Posted at 6:15 PM, Mar 23, 2021
and last updated 2021-03-23 21:15:03-04

There’s a growing rodent problem at one Paso Robles park. So much so, the city was brought in to do something about it.

A while back, someone placed rodenticide around Turtle Creek Park.

The city since put up a bunch of signs letting the community know that putting poison bait around the park is illegal and it could come with a hefty fine.

Among the woodpeckers and other birds, Turtle Creek Park is home to squirrels and a whole lot of them.

“There's dozens,” said Gayleen Smoot, who lives nearby.

“There’s quite a few,” added neighbor David Sturtridge.

Smoot says she sees the rodents on her daily walk.

“My biggest concern was they're over there by the big oak trees and they're tunneling underneath the oak trees and I just hate to see any damage being done,” Smoot explained.

Sturtridge has lived near the park for two decades.

“The good and bad side of the squirrels is depending on who you talk to,” Sturtridge said.
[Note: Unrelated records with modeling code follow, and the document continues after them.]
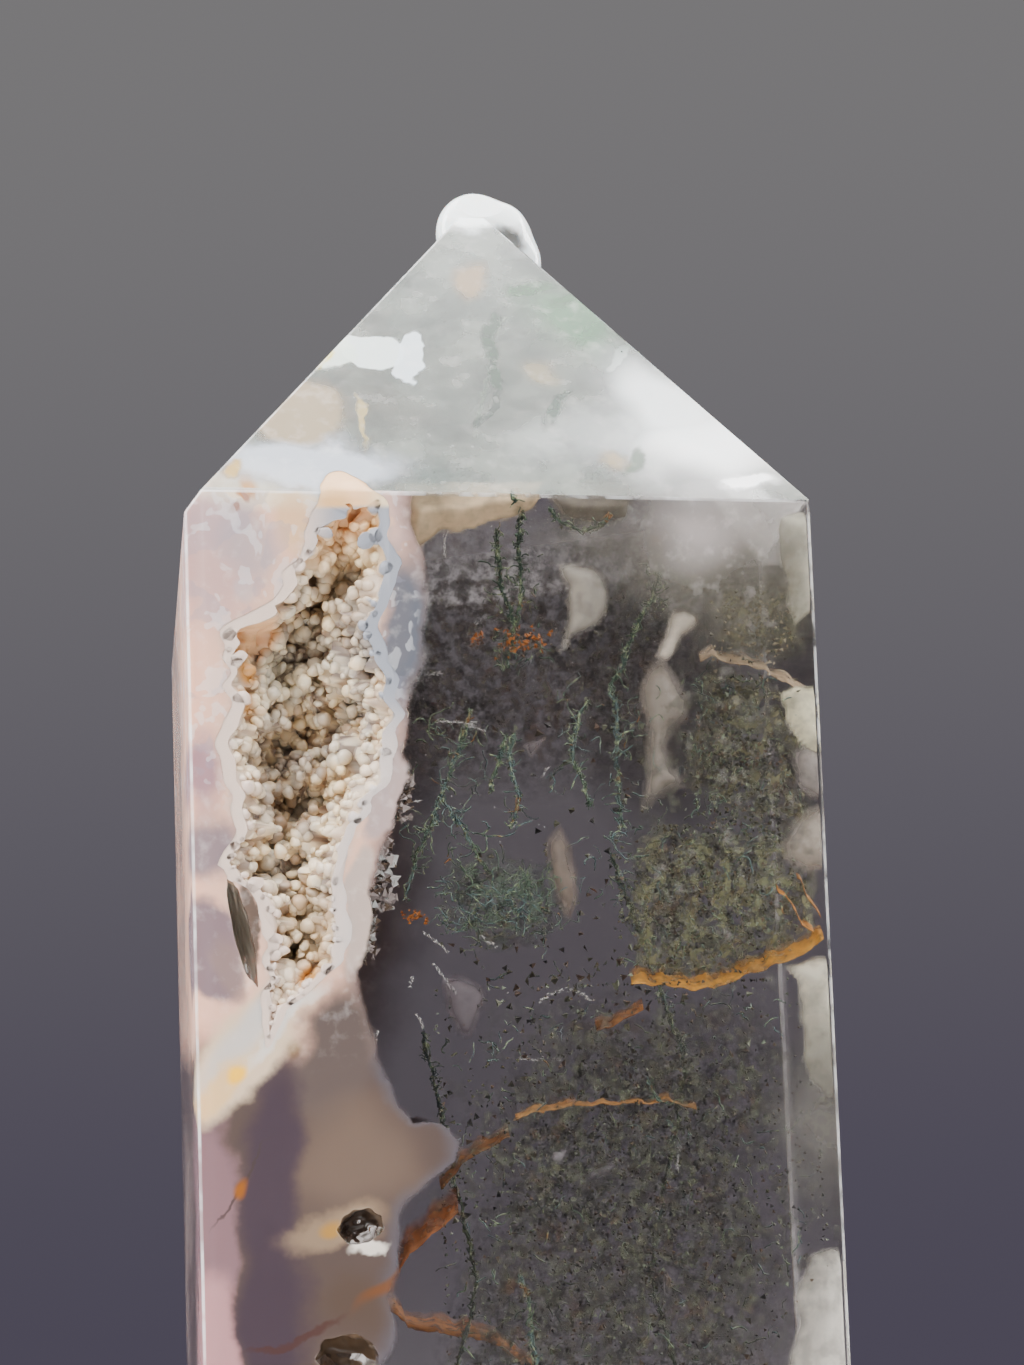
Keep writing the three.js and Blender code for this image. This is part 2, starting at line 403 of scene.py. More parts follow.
# Its patches: middle, half sizes, lean, softness of the edge, strength, and colour. Later ones lie
# over earlier ones.
PATCHES = (
    # brown low on the left, with a purple band, a pink strip, and stains of iron
    ((-8.1, -11, 51), (1.9, 6, 3.4), 16, 0.3, 1, "554a46"),
    ((-7.4, -11, 46.2), (2.7, 6, 2.5), 0, 0.5, 1, "64544a"),
    ((-11, -11, 46), (1.4, 6, 5), 6, 0.3, 1, "41363d"),
    ((-11.1, -11, 39.6), (1.5, 6, 4.2), 0, 0.3, 1, "3f343b"),
    ((-13.6, -11, 44), (1.1, 6, 5.2), 2, 0.25, 1, "7a5f63"),
    ((-13.7, -11, 38.5), (1.2, 6, 3.4), 0, 0.25, 1, "a67c7e"),
    ((-8.4, -12, 43.5), (2.3, 4, 0.7), -6, 0.35, 0.9, "84705c"),
    ((-6.9, -12, 42.75), (1, 3, 0.22), -12, 0.3, 0.9, "d8cfc4"),
    ((-8.6, -12, 43.6), (0.4, 3, 0.3), 0, 0.5, 0.8, "9f7530"),
    ((-7.8, -11, 40.4), (1.8, 5, 1.3), 0, 0.5, 1, "4d4038"),
    ((-7.2, -11.9, 43.5), (1.3, 1.2, 1), -12, 0.1, 1, "4a3c32"),
    ((-7.9, -11.6, 37.9), (1.6, 1.5, 1.2), 8, 0.1, 1, "6a5644"),
    ((-5.2, -12, 42), (0.3, 3, 2.9), 50, 0.45, 0.8, "674124"),
    ((-5.2, -12, 39.6), (0.8, 3, 1.3), 30, 0.45, 0.7, "5c585d"),
    ((-12.3, -12, 45.8), (0.08, 3, 1.9), 34, 0.4, 0.8, "413734"),
    ((-12.4, -12, 45.6), (0.3, 3, 0.3), 0, 0.5, 0.9, "8b531f"),
    ((-10.3, -12, 39), (0.16, 3, 1.9), 72, 0.4, 0.8, "452e29"),
    ((-10.2, -12, 51.4), (0.25, 3, 0.4), 0, 0.5, 0.9, "60482a"),
    # the sugary rim under the hollow, the pink window beside it, the cleft, and painted shade around
    # them
    ((-12.1, -12, 51.2), (1.35, 5, 3.9), 44, 0.25, 1, "cbb49a"),
    ((-11.6, -12, 52.4), (0.45, 5, 3.4), 44, 0.6, 0.6, "b4b6ba"),
    ((-13.2, -12, 49.7), (0.5, 5, 1.4), 40, 0.4, 0.8, "d8b27c"),
    ((-10.6, -12, 52.1), (0.3, 5, 2.6), 46, 0.4, 0.7, "d2ccc6"),
    ((-12.6, -12, 50.2), (0.3, 3, 0.3), 0, 0.5, 0.9, "f4bb0d"),
    ((-13.3, -11, 55.6), (1.5, 6, 2.6), -14, 0.15, 1, "7c686c"),
    ((-12.3, -11, 54.9), (0.7, 6, 1.6), -18, 0.3, 0.8, "86706c"),
    # painted shade of a recess above the window and beside the hollow: the stone's pink made darker
    # mauve
    ((-13.3, -11, 60.3), (1.3, 6, 1.4), 20, 0.42, 0.85, "6a616c"),
    ((-13.6, -11, 63.4), (1.2, 6, 1.6), 0, 0.4, 0.9, "8f6f78"),
    # painted shade: a dark strip on the face beside the cleft
    ((-11.6, -13, 56.6), (0.5, 0.6, 2.1), -12, 0.2, 0.9, "3c3833"),
    ((-11.8, -10.6, 56.4), (0.6, 2.25, 2.9), -12, 0.1, 1, "c4bcae"),
    # blue-white sugar beside and above the hollow, and tan where it runs up to the shoulder
    ((-13.4, -12, 73), (2.4, 5, 3.4), 0, 0.6, 0.7, "a88c8e"),
    ((-11.3, -12, 73.6), (1.2, 3, 2), -25, 0.42, 0.5, "8c8e96"),
    ((-11.6, -12, 71.6), (0.7, 3, 0.5), 30, 0.4, 0.4, "a4a8b0"),
    ((-10.5, -12, 76), (4, 3, 0.9), 0, 0.4, 0.8, "e3d7be"),
    ((-8.9, -12, 74.6), (1, 3, 1.5), 0, 0.4, 0.6, "d0ac7c"),
    ((-11.2, -12, 75.9), (0.35, 3, 0.5), -30, 0.5, 0.9, "c6850d"),
)
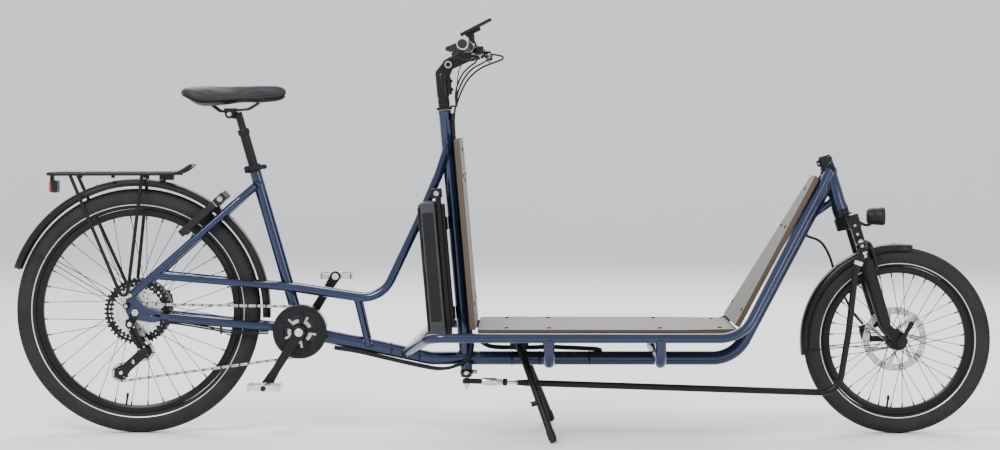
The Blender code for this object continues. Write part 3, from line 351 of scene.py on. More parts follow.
    def weld(self, host, host_axis, host_radius, branch, way, branch_radius, bead=0.0022):
        """A rippled bead where a round tube, through branch and along way, meets a round host tube."""
        way, host_axis = way.normalized(), host_axis.normalized()
        out = way.orthogonal().normalized()
        up = way.cross(out)
        points, radii = [], []
        flat_way = way - host_axis * way.dot(host_axis)
        for i in range(56):
            a = 2 * math.pi * i / 56
            start = branch + (out * math.cos(a) + up * math.sin(a)) * branch_radius
            reach = start - host
            flat = reach - host_axis * reach.dot(host_axis)
            b = flat.dot(flat_way)
            c = flat.dot(flat) - host_radius**2
            root = math.sqrt(max(0.0, b * b - flat_way.dot(flat_way) * c))
            points.append(start + way * ((-b - root) / flat_way.dot(flat_way)))
            radii.append(bead * (1 + 0.14 * (i % 2)))
        return self.tube(points, radii, 8, closed=True)


def link_outline(start, end, start_radius, end_radius, steps=12):
    """The outline of a bar with two round ends, in the XZ plane, as (x, z)."""
    heading = math.degrees(math.atan2(end.z - start.z, end.x - start.x))
    return arc((end.x, end.z), end_radius, heading - 90, heading + 90, steps) + arc(
        (start.x, start.z), start_radius, heading + 90, heading + 270, steps
    )


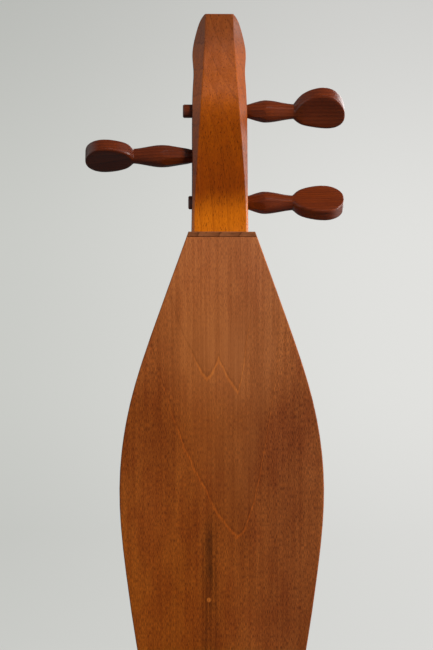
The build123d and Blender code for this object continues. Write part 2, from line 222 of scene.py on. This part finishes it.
def wood(name, tones, along, rings, streak, mottle, pores, flecks, rough, gloss=0.2):
    """Finished wood: stain along the grain (for the head, stain with painted light and shade in it), mottling,
    streaks, growth lines, light flecks and dark pores.
    """
    tree = Tree(bpy.data.materials.new(name))
    grain = Grain(tree, along)
    drifting = tree.maths("MULTIPLY_ADD", grain.broad, 0.03, grain.run)
    colour = tree.tones(drifting, tones) if len(tones) > 1 else linear(*tones[0][1])
    colour = tree.darken(colour, tree.ramp(grain.broad, 0.7, 0.3, 0.0, mottle), WARM_SHADE)
    colour = tree.darken(colour, tree.ramp(grain.streaks, 0.3, 0.7, 0.0, streak), WARM_SHADE)
    if rings:
        phase = growth_lines(tree, grain.at, along, rings)
        line = tree.maths("MULTIPLY", tree.ramp(phase, 0.86, 0.985), tree.ramp(phase, 1.0, 0.985))
        band = tree.maths("MULTIPLY", tree.ramp(phase, 0.0, 0.9), rings["band"])
        colour = tree.darken(colour, band, WARM_SHADE)
        colour = tree.darken(colour, tree.maths("MULTIPLY", line, rings["line"]), DEEP_SHADE)
    colour = tree.mix(tree.maths("MULTIPLY", grain.flecks, flecks), colour, PALE_FLECK, "SOFT_LIGHT")
    colour = tree.darken(colour, tree.maths("MULTIPLY", grain.pores, pores), DEEP_SHADE)
    return lacquer(tree, colour, grain, rough, gloss)


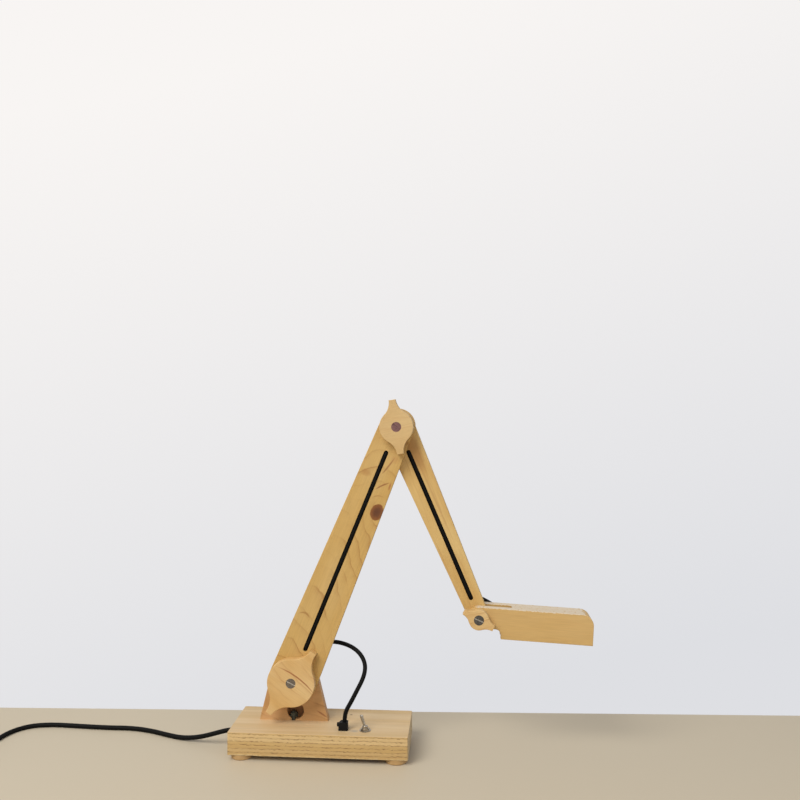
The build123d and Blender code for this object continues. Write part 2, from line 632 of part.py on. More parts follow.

He says while many people don’t mind them, others in the neighborhood have, unfortunately, had their yards torn up by them. Others are concerned with the potential of tripping over a burrow.

“I don't know who, but people in the area were just tired of seeing the squirrels and decided to try to do something about it themselves,” Smoot said.

The city says a while back, someone used over-the-counter poison bait all around the park.

“So we went out and found areas that they had baited,” said Nate Wyatt, City of Paso Robles Parks Maintenance Supervisor. “Bait was just lying on the ground.”

Wyatt says they put up signs warning the community that it’s illegal to do that on public property and it could come with a fine of up to $5,000.

rodenticide sign.jpg
Signs are posted at Turtle Creek Park warning against the use of rodenticide to poison squirrels.

“The squirrels are a big problem,” Wyatt said. “They generate a lot of complaints for us and our hands are tied as far as the things we can use for them.”

A few months back though, Wyatt says they were able to hire a company to do a carbon monoxide treatment in the squirrel burrows with a cost of about $2,000 for a week. At the time, it was a success.

“Although, they've been multiplying and found their way back into the park again,” Wyatt added.

He says the treatment may be used again in the near future but the use of rodenticides is not safe with so many people and pets at the park.

The person who illegally used the rodenticide at the park was not identified.

The city reported the incident to the County Department of Agriculture.